Para poder cumplir con estos requisitos, hace falta un sistema de gestión serio, con registros, auditorías y, en algunos casos, certificaciones externas. Eso implica inversión, tiempo y capacidad técnica. En empresas grandes suele estar resuelto. En las más chicas, es una barrera real para acceder a mejores mercados.
Ahí es donde las certificadoras y los programas de validación cumplen un rol clave. No solo sirven para garantizar procesos, sino también para dar confianza al consumidor final. Y si bien el costo puede ser alto, también es lo que permite diferenciarse y salir de la lógica de competir solo por precio.
Las trabas políticas
Muchas veces, el problema no es que falten ganas de hacer las cosas bien, sino que el sistema no lo permite. Si los productos sostenibles no tienen beneficios impositivos, si la transición a lo orgánico no tiene asistencia, si las pequeñas industrias no acceden a crédito, es difícil que puedan competir.
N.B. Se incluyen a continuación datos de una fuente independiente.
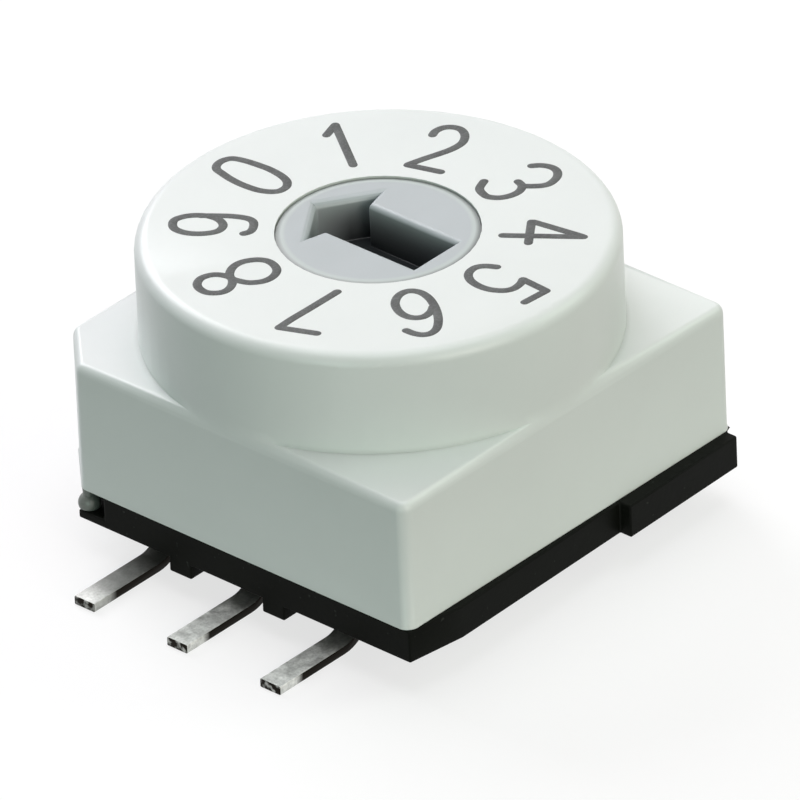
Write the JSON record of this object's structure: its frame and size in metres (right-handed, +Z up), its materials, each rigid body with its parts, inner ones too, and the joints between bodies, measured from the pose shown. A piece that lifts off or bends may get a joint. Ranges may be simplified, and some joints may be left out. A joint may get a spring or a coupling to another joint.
{
  "type": "rotary dip switch",
  "caption": "Square surface-mount rotary dip switch with a round numbered drum, a flush arrow rotor turned by screwdriver and gull-wing terminals on two sides.",
  "frame": {"origin": "middle of the footprint, on the plane that the solder feet stand on, under the rotor's axis", "axes": "+Z up along the rotor's axis; +X and -X towards the two rows of terminals; +Y towards position 0, where the rotor's arrow points"},
  "size_m": [0.0132, 0.0108, 0.0069],
  "materials": {
    "housing": "moulded, fine matt",
    "base": "moulded, half gloss",
    "rotor": "moulded, satin",
    "seal": "matt",
    "contact_metal": "stamped",
    "terminal": "tinned, worn",
    "steel": "polished"
  },
  "bodies": {
    "body": {"housing": "housing", "base": "base", "terminal_common_left": "terminal", "terminal_common_right": "terminal", "terminal_bit_1": "terminal", "terminal_bit_2": "terminal", "terminal_bit_4": "terminal", "terminal_bit_8": "terminal"},
    "rotor": {"rotor": "rotor", "rotor_seal": "seal", "code_disc": "contact_metal", "detent_ball_right": "steel", "detent_ball_left": "steel", "detent_spring_right": "steel", "detent_spring_left": "steel"}
  },
  "joints": [
    {"name": "rotor_turn", "type": "hinge", "parent": "body", "child": "rotor", "pos_m": [0, 0, 0.0045], "axis": [0, 0, 1], "continuous": true}
  ]
}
Lo que se produce también cuenta
En Argentina hay una variedad enorme de cultivos que pueden tener salida por canales más exigentes: miel, frutas, hortalizas, legumbres, aceite de oliva, vinos, productos fermentados, alimentos sin TACC, entre otros. Muchos de esos rubros ya están avanzando con certificación orgánica, agricultura regenerativa o buenas prácticas agrícolas. Son productos con valor agregado real, no solo en lo económico sino también en lo ambiental y social.
El desafío es que esa tendencia no quede en nichos chicos o de élite. Hay que lograr que esas buenas prácticas se multipliquen y tengan escala. No copiando un modelo único, sino construyendo uno adaptado a las condiciones locales, con participación de productores, técnicos, consumidores y políticas que miren más allá de los próximos seis meses.
Hay otros problemas
También hay un tema que empieza a aparecer más seguido en las charlas del sector: la salud. No solo la del consumidor, sino la del trabajador rural, la del suelo, la del ecosistema. Cada vez se habla más de la idea de sistemas alimentarios que no solo produzcan calorías, sino alimentos que nutran, que no generen residuos tóxicos, que no enfermen a quienes los cultivan. En ese sentido, las prácticas agroecológicas y regenerativas ofrecen una salida concreta. No son mágicas, pero sí permiten mirar el proceso completo, desde el lote hasta el plato, con otra lógica.
Y si bien todo esto puede sonar idealista, hay experiencias concretas que lo están haciendo posible. Cooperativas, pymes, grupos de productores y hasta empresas más grandes empezaron a cambiar de a poco su manera de producir y procesar. Algunos arrancaron por necesidad (porque el mercado lo pedía o porque el modelo anterior ya no funcionaba) y otros por convicción. Pero lo importante es que están logrando combinar sustentabilidad con viabilidad económica. Y eso, en un contexto tan cambiante, es una señal de que vale la pena seguir por ese camino.